[JSON records of objects]
=======
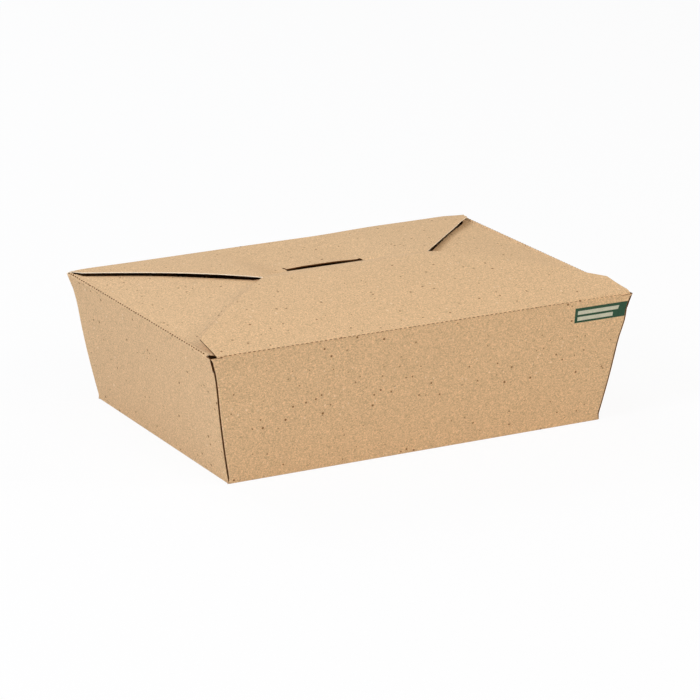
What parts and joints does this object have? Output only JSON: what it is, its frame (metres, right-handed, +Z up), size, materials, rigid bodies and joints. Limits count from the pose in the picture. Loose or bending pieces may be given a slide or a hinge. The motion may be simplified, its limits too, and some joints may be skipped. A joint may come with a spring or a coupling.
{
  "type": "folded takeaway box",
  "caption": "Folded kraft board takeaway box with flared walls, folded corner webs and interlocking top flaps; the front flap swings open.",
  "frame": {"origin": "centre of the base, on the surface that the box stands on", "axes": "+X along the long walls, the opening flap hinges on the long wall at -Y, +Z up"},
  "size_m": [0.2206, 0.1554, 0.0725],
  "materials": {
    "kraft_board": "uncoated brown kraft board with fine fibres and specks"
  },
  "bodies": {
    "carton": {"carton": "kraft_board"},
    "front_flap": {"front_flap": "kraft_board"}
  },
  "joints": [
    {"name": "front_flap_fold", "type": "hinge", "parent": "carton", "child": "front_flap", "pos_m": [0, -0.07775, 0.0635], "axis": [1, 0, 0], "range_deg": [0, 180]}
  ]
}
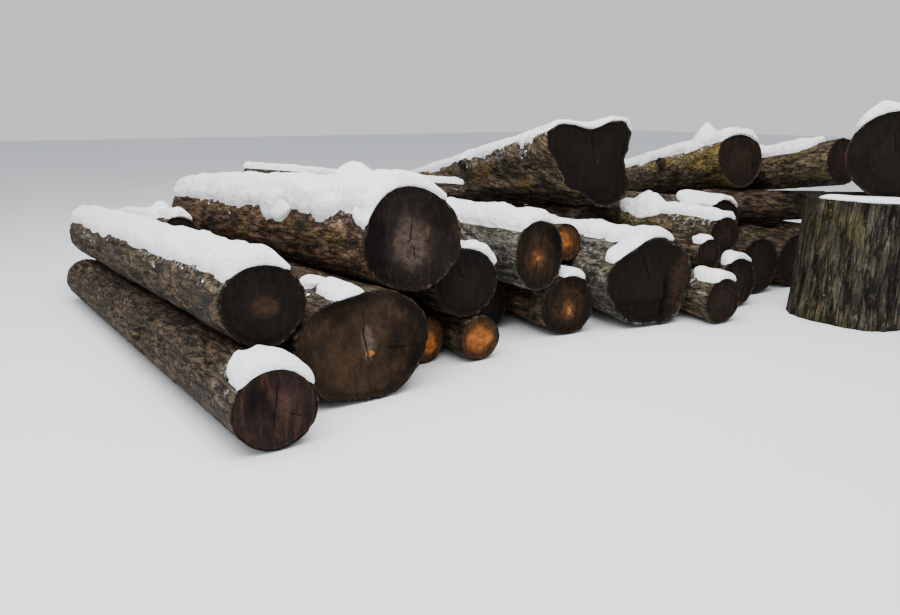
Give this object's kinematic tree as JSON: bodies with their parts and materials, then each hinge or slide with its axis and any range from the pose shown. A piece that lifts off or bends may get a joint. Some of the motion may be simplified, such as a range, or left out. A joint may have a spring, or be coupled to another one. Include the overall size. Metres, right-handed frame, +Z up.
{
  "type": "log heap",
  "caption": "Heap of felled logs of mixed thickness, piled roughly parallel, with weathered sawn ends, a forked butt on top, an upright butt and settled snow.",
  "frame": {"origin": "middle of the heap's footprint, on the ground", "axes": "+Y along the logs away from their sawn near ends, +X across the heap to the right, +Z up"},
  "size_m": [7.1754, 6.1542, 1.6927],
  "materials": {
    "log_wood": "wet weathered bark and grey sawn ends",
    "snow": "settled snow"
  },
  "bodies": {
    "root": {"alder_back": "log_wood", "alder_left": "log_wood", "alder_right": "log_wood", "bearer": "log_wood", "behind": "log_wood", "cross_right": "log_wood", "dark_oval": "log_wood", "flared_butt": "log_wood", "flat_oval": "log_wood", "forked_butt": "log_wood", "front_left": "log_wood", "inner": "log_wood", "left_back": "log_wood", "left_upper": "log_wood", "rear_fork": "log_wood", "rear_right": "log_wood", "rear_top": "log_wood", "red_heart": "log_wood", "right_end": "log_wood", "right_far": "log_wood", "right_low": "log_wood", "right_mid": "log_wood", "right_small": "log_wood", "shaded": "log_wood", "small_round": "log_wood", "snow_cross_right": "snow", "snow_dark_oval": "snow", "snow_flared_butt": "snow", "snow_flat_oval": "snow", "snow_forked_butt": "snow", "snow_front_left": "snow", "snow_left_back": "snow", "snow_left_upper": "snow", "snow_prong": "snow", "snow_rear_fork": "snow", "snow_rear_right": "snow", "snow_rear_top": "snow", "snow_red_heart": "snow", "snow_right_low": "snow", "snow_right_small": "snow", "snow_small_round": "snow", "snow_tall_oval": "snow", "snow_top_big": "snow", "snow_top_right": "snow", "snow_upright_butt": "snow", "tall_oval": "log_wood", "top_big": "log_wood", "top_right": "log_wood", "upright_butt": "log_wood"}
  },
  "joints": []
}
=======
TO DO:
Copy the lines from the entries above in which the word "joints" appears.

SOLVED EXERCISE:
What parts and joints does this object have? Output only JSON: what it is, its frame (metres, right-handed, +Z up), size, materials, rigid bodies and joints. Limits count from the pose in the picture. Loose or bending pieces may be given a slide or a hinge. The motion may be simplified, its limits too, and some joints may be skipped. A joint may come with a spring or a coupling.
  "joints": [
  "joints": []